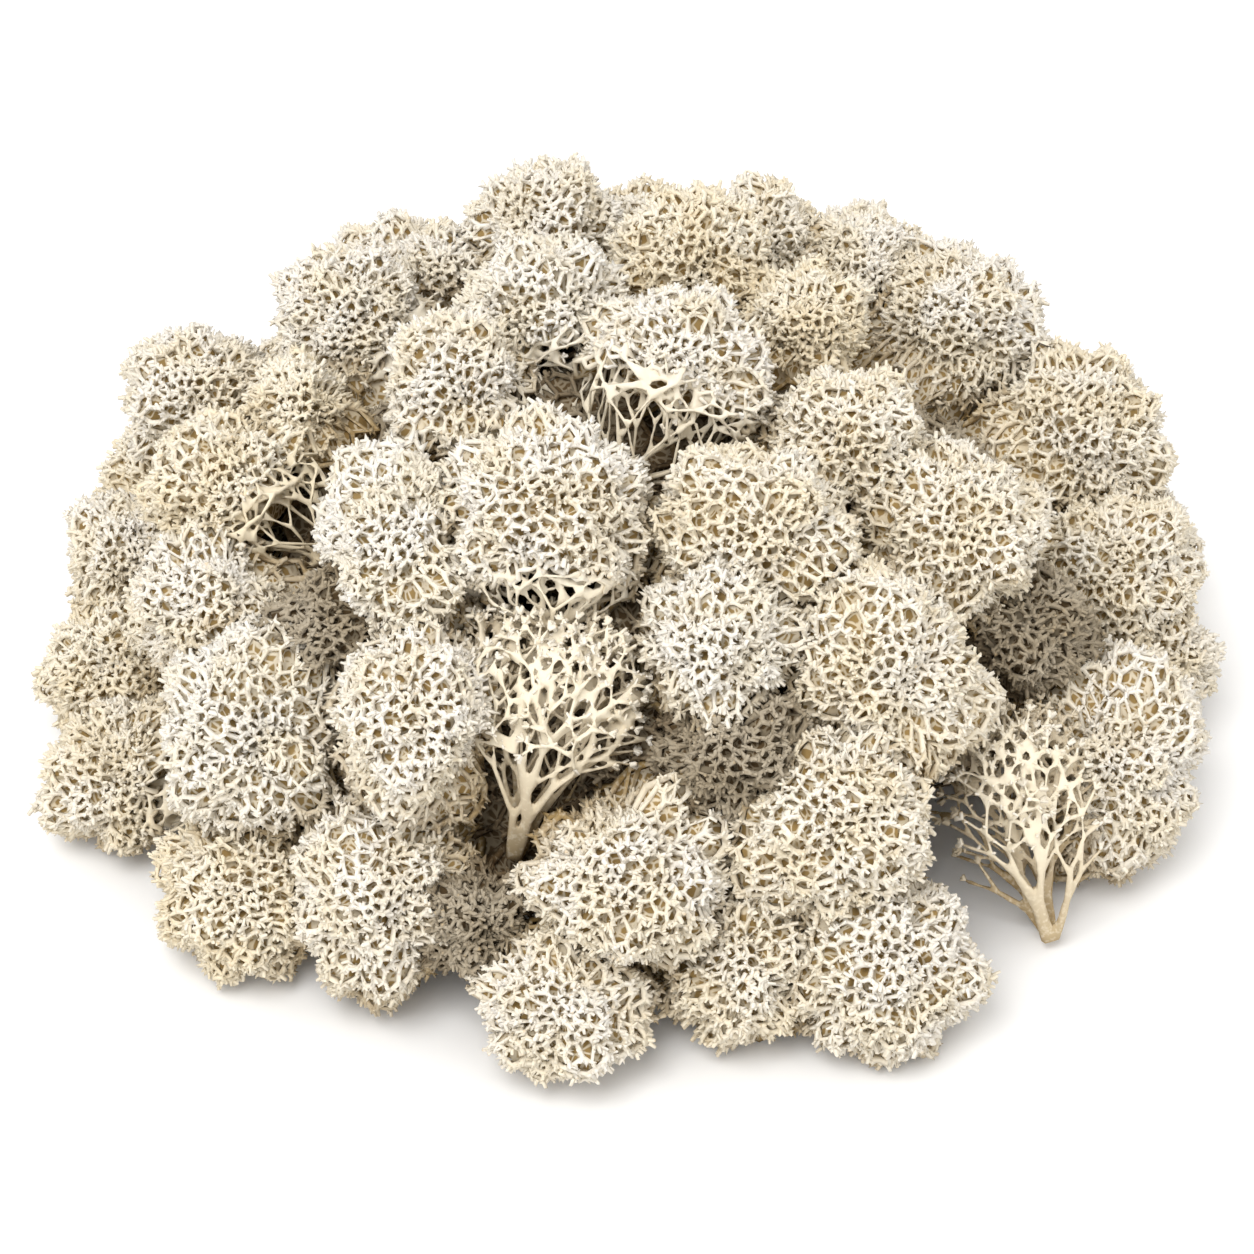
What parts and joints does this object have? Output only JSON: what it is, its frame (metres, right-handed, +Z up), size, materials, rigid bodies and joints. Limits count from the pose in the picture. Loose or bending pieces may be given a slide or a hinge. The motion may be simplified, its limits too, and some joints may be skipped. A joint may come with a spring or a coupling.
{
  "type": "reindeer moss clump",
  "caption": "Loose rounded heap of pale dried reindeer lichen, in cushion-like tufts of fine branches with star-shaped tips, that lies flat on a surface.",
  "frame": {"origin": "middle of the heap's box, on the surface that it rests on", "axes": "+Z up; +X to the right as seen from the front, which faces -Y"},
  "size_m": [0.2362, 0.233, 0.1032],
  "materials": {
    "lichen_white": "matt, fine branched lichen, off-white",
    "lichen_cream": "matt, fine branched lichen, cream",
    "lichen_straw": "matt, fine branched lichen, straw yellow",
    "lichen_grey": "matt, fine branched lichen, cool pale grey",
    "lichen_shade": "matt, fine branched lichen, tan, deep in the heap"
  },
  "bodies": {
    "root": {"crown_tuft_front": "lichen_white", "crown_tuft_left": "lichen_white", "crown_tuft_middle": "lichen_white", "crown_tuft_right": "lichen_cream", "crown_tuft_back_left": "lichen_grey", "crown_tuft_back_right": "lichen_straw", "crown_tuft_back": "lichen_straw", "shoulder_tuft_front_left": "lichen_grey", "shoulder_tuft_front": "lichen_grey", "shoulder_tuft_front_right": "lichen_cream", "shoulder_tuft_right_low": "lichen_cream", "shoulder_tuft_right": "lichen_cream", "shoulder_tuft_left": "lichen_straw", "shoulder_tuft_back_left": "lichen_white", "shoulder_tuft_back_small": "lichen_white", "shoulder_tuft_back": "lichen_white", "shoulder_tuft_back_right": "lichen_cream", "shoulder_tuft_back_far_right": "lichen_white", "flank_fan_front": "lichen_white", "flank_tuft_front_deep": "lichen_shade", "flank_tuft_front_low": "lichen_white", "flank_tuft_front_left": "lichen_white", "flank_tuft_front_right": "lichen_cream", "flank_tuft_left_low": "lichen_grey", "flank_tuft_left_deep": "lichen_shade", "flank_tuft_left": "lichen_white", "flank_tuft_left_high": "lichen_straw", "flank_tuft_back_left": "lichen_white", "flank_tuft_right_deep": "lichen_shade", "flank_tuft_right": "lichen_cream", "flank_tuft_back_right": "lichen_cream", "flank_tuft_back_far_right": "lichen_white", "foot_tuft_front_left": "lichen_white", "foot_tuft_front_small": "lichen_shade", "foot_tuft_front": "lichen_white", "foot_tuft_front_right": "lichen_cream", "foot_tuft_right_net": "lichen_white", "foot_fan_right": "lichen_white", "foot_tuft_right": "lichen_white", "foot_tuft_far_right": "lichen_cream", "foot_tuft_left": "lichen_straw", "foot_tuft_far_left": "lichen_cream", "foot_tuft_left_straw": "lichen_straw", "foot_tuft_left_fringe": "lichen_white", "back_foot_tuft_right": "lichen_cream", "back_foot_tuft_far_right": "lichen_white", "back_foot_tuft_middle_right": "lichen_grey", "back_foot_tuft_middle": "lichen_white", "back_foot_tuft_middle_left": "lichen_cream", "back_foot_tuft_far_left": "lichen_white", "back_foot_tuft_left": "lichen_straw", "back_tuft_right": "lichen_white", "back_tuft_middle": "lichen_cream", "back_tuft_left": "lichen_white", "inner_tuft_left": "lichen_shade", "inner_tuft_right": "lichen_shade", "inner_tuft_back": "lichen_shade", "inner_tuft_front": "lichen_shade", "inner_tuft_high": "lichen_shade"}
  },
  "joints": []
}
■ ■ ■ ■
Stated task -
State how many lines include the string "materials", and nothing more.

Response for this exercise -
2